§ **BRIEF**
Your task is to copy a single run of lines that starts at the line with "[27, 27, 27]" and stops at the line with "if empty is", keeping both ends. Copy nothing else.

------

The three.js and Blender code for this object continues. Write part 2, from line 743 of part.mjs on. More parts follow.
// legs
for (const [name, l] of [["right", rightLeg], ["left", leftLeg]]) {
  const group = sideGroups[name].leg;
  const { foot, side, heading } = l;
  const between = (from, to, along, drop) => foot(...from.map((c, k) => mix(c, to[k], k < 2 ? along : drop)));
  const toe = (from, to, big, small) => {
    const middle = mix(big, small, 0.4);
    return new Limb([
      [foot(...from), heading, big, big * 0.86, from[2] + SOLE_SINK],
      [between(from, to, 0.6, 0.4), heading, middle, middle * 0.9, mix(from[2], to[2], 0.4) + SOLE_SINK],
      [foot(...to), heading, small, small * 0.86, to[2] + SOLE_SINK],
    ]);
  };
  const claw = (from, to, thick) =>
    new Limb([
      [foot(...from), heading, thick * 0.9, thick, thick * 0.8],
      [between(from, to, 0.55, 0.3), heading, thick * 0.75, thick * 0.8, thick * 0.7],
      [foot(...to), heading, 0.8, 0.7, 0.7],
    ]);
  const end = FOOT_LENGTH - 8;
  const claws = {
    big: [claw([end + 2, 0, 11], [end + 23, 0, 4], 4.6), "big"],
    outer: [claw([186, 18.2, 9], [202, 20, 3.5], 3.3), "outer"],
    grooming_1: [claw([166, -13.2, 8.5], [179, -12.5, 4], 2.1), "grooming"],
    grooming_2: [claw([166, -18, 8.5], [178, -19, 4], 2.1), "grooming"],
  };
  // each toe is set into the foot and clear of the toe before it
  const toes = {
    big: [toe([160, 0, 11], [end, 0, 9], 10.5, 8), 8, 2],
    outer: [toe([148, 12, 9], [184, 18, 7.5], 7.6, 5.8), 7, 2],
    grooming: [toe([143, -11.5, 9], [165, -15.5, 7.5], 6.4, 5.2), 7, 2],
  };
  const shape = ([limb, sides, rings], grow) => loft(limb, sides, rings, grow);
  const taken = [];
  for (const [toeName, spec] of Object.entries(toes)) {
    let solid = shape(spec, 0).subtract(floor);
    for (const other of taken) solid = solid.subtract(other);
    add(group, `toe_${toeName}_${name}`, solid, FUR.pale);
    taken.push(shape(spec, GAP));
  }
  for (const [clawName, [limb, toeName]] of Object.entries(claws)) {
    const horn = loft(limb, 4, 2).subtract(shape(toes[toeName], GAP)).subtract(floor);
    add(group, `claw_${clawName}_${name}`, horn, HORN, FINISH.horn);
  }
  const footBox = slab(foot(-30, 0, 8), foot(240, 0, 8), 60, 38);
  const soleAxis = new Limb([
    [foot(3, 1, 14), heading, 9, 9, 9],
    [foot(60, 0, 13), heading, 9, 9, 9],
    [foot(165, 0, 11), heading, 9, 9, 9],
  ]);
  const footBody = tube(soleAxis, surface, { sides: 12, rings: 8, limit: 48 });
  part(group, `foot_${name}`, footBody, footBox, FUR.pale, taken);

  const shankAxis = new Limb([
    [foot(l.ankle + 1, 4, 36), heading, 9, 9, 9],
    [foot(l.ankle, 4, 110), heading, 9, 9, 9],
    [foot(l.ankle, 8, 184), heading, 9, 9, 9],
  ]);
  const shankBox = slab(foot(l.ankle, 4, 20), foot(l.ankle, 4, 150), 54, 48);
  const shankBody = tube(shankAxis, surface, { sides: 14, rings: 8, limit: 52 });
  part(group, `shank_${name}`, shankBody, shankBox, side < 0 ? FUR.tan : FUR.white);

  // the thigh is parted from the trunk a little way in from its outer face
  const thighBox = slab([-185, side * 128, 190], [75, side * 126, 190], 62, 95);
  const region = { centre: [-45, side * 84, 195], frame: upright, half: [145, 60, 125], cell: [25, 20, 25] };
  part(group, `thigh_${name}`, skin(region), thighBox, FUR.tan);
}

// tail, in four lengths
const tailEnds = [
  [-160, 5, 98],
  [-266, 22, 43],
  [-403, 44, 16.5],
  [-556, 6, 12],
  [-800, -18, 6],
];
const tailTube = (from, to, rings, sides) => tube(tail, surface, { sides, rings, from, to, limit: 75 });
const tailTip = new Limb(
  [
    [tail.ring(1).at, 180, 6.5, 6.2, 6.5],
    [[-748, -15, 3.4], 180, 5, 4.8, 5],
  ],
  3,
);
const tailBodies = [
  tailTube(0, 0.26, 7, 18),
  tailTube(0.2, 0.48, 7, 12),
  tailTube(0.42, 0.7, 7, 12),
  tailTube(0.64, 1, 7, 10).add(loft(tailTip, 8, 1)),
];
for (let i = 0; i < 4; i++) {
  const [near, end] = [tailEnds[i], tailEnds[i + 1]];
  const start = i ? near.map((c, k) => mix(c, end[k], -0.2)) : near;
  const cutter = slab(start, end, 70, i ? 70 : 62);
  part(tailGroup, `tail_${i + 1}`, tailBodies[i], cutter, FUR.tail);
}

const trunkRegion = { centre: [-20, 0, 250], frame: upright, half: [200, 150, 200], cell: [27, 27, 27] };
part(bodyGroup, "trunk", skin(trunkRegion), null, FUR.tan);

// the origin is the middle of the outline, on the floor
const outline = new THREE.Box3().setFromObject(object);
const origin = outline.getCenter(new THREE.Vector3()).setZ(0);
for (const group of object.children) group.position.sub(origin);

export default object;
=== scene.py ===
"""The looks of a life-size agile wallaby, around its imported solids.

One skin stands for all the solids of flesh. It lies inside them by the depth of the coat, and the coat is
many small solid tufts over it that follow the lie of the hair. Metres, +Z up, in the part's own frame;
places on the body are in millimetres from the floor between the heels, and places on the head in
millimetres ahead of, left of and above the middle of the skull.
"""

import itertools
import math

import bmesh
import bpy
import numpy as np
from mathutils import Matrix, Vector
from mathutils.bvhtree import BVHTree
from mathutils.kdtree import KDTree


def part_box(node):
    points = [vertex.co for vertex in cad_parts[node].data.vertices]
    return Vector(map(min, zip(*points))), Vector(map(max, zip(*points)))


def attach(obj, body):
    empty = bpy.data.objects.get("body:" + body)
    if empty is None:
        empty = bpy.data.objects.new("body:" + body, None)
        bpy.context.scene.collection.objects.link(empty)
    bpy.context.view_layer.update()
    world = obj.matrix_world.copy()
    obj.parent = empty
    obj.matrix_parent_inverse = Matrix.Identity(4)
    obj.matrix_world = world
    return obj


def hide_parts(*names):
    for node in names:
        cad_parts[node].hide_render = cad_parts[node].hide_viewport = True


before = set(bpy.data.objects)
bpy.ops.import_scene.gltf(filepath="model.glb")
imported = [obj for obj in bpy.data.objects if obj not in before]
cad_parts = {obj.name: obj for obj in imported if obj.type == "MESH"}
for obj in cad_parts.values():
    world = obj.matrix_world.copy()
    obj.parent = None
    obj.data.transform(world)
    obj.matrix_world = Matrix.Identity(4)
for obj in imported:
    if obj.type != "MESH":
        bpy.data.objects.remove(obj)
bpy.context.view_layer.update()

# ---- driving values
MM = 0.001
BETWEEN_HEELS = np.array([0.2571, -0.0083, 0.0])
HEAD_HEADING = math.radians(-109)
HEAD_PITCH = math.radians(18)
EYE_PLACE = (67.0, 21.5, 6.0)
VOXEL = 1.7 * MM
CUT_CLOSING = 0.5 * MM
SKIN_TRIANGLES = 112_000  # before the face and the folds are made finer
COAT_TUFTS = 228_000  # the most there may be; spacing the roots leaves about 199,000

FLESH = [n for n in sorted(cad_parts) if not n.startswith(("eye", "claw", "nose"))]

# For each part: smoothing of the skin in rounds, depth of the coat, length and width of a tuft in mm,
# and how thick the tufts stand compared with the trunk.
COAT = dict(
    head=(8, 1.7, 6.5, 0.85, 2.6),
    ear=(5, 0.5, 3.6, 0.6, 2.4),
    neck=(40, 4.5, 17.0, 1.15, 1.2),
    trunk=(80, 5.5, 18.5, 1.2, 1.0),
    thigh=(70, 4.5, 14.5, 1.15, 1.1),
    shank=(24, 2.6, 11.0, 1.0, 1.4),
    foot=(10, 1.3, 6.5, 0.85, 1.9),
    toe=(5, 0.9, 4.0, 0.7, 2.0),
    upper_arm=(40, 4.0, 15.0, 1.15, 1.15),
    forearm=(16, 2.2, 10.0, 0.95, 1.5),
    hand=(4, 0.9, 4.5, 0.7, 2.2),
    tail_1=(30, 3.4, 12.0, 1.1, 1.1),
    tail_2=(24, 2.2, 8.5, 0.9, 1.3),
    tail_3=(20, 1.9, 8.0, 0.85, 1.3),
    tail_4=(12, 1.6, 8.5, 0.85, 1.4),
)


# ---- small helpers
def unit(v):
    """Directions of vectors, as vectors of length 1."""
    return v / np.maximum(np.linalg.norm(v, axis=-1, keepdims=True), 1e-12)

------

§ **CORRECT RESPONSE**
const trunkRegion = { centre: [-20, 0, 250], frame: upright, half: [200, 150, 200], cell: [27, 27, 27] };
part(bodyGroup, "trunk", skin(trunkRegion), null, FUR.tan);

// the origin is the middle of the outline, on the floor
const outline = new THREE.Box3().setFromObject(object);
const origin = outline.getCenter(new THREE.Vector3()).setZ(0);
for (const group of object.children) group.position.sub(origin);

export default object;
=== scene.py ===
"""The looks of a life-size agile wallaby, around its imported solids.

One skin stands for all the solids of flesh. It lies inside them by the depth of the coat, and the coat is
many small solid tufts over it that follow the lie of the hair. Metres, +Z up, in the part's own frame;
places on the body are in millimetres from the floor between the heels, and places on the head in
millimetres ahead of, left of and above the middle of the skull.
"""

import itertools
import math

import bmesh
import bpy
import numpy as np
from mathutils import Matrix, Vector
from mathutils.bvhtree import BVHTree
from mathutils.kdtree import KDTree


def part_box(node):
    points = [vertex.co for vertex in cad_parts[node].data.vertices]
    return Vector(map(min, zip(*points))), Vector(map(max, zip(*points)))


def attach(obj, body):
    empty = bpy.data.objects.get("body:" + body)
    if empty is None:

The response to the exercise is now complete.